Competition is fluid

The marketing world moves quickly and frequent is as relative a term. So is competition. Just like your audiences and customers understanding your competitors in segments is crucial. It’s never safe to assume a top organic search competitor is equally completive in paid advertising. Within broad channels like social media, dive deeper: competitors finding success on LinkedIn are going to have a much different blueprint than those thriving on Instagram. Keep on top of who’s doing what in these channels.

There may be newcomers in your space at any time. A long-standing rival in one channel may be struggling in another leaving you an opening to capitalize on their missed opportunity. A competitor may be releasing a new site design or quietly adding a major infusion to their AdWords budget at any time the shape of your completion can change anytime. So it competitive research is a semi-annual investment of time, important changes can be missed.

Tip: Set different types of competitor intelligence checks for different periods of time to maximize time and insights. Following the daily social media streams of your competitors will be more meaningful than checking their keyword rankings every day. You only want or need real-time snooping when you have the agility to make meaning of any sudden changes or opportunities and the ability to execute on them. Otherwise, tie the interval durations of these checks and analysis to a more appropriate pace.

Conclusion

Researching competitors is probably an active part of your digital strategy.

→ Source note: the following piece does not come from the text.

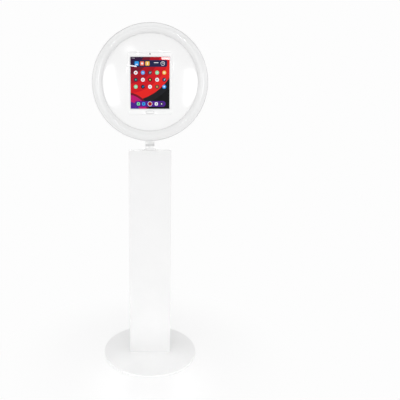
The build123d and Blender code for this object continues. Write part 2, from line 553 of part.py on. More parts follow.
rk_pl = Plane(origin=(-9.9, 0, 0), x_dir=(0, 1, 0), z_dir=(1, 0, 0))
rk = extrude(rk_pl * make_face(Polyline((61.0, 99), (65.0, 88.4), (73.6, 88.4), (72.4, 99), (73.6, 109.6), (65.0, 109.6), close=True)), 19.8)
rk += cylx(67.5, 99, -12.0, 12.0, 1.5)
rk = rk.rotate(Axis((0, 67.5, 99), (1, 0, 0)), 5.0)
save("mains_rocker", rk)

pb2 = box(-50, 50, -26.4, -24.4, 175, 330) + box(-50, 50, -24.6, 14, 175, 177)
pb2 += box(-50, 50, 12, 14, 175, 187)
save("psu_bracket", pb2 - box(-16, 16, -24, 20, 170, 180))
psu = box(-44, 44, -24.3, 11.8, 177.1, 300)
psu = fillet(psu.edges().filter_by(Axis.Z), 2)
for i in range(8):
    psu -= box(-32, 32, 10.8, 12, 200 + 10 * i, 204 + 10 * i)
save("power_supply", psu)

pts = [(0, 43.9, 80), (0, -5, 80), (0, -5, 177.0)]
path = FilletPolyline(*pts, radius=[30])
lead = sweep(Plane(origin=pts[0], z_dir=(0, -1, 0)) * Circle(3.4), path)
print("mains lead volume", round(lead.volume, 1), "section x length", round(math.pi * 3.4 ** 2 * path.length, 1), "length", round(path.length, 1))
save("mains_lead", lead)

print(len(done), "nodes")
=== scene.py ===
import json
import math

import bmesh
import bpy
from mathutils import Matrix, Vector
from mathutils.geometry import delaunay_2d_cdt

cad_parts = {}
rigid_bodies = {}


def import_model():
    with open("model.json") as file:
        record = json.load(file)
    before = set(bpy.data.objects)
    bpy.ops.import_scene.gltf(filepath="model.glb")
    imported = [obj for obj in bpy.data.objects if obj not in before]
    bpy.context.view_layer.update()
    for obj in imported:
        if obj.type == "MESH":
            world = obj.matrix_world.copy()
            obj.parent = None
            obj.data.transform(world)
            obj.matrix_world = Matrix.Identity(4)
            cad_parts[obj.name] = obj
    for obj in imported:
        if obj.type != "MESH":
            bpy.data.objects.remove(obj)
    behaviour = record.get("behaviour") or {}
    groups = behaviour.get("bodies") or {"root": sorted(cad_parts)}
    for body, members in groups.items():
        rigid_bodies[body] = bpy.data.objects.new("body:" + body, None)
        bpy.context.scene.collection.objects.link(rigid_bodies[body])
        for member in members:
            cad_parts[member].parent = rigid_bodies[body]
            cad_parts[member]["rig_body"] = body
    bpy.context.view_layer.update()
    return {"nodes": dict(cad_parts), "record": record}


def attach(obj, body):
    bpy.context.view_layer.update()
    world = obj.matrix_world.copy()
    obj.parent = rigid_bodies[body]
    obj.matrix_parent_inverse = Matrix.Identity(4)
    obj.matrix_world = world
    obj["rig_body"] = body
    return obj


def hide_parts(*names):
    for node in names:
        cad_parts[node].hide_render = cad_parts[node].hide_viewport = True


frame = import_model()
NODES = frame["nodes"]
SLOT_OF = {s["node"]: s["material_slot"] for s in frame["record"]["subparts"]}

# Millimetres below; meshes are written in metres. +Z up, the screen faces -Y.
MM = 0.001
ZC = 1175.0  # middle of the ring
ZS = 1173.0  # middle of the screen
MY = 22.0  # mast axis
PIV_Z = 1130.0
DISC_R = 186.5
SCR_W, SCR_H = 153.5, 199.6  # lit area
# RIM is the width of a grey band round the lit area: painted shade along the screen's edge
RIM = 3.3  # light line around it
TAB_W, TAB_H = 174.1, 250.6
LOCK_Z = 880.0
BR_SCREWS = [(sx, PIV_Z + sz) for sx in (-26, 26) for sz in (-34, 34)]
PANEL_SCREWS = [(sx, sz) for sx in (-79.5, 79.5) for sz in (30, 190, 400, 540, 790, 872)]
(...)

But is it a featured component? For some, competitor research may be a semi-annual or even less frequent luxury of time. For others, it may be an unhealthy fixation on one rival. Neither of these scenarios is ideal. The right balance integrates regular and productive competitor analysis into an ongoing process. The strongest marketing strategies are those that are informed, not just by their own data, but by knowing how their numbers stack up in the big picture.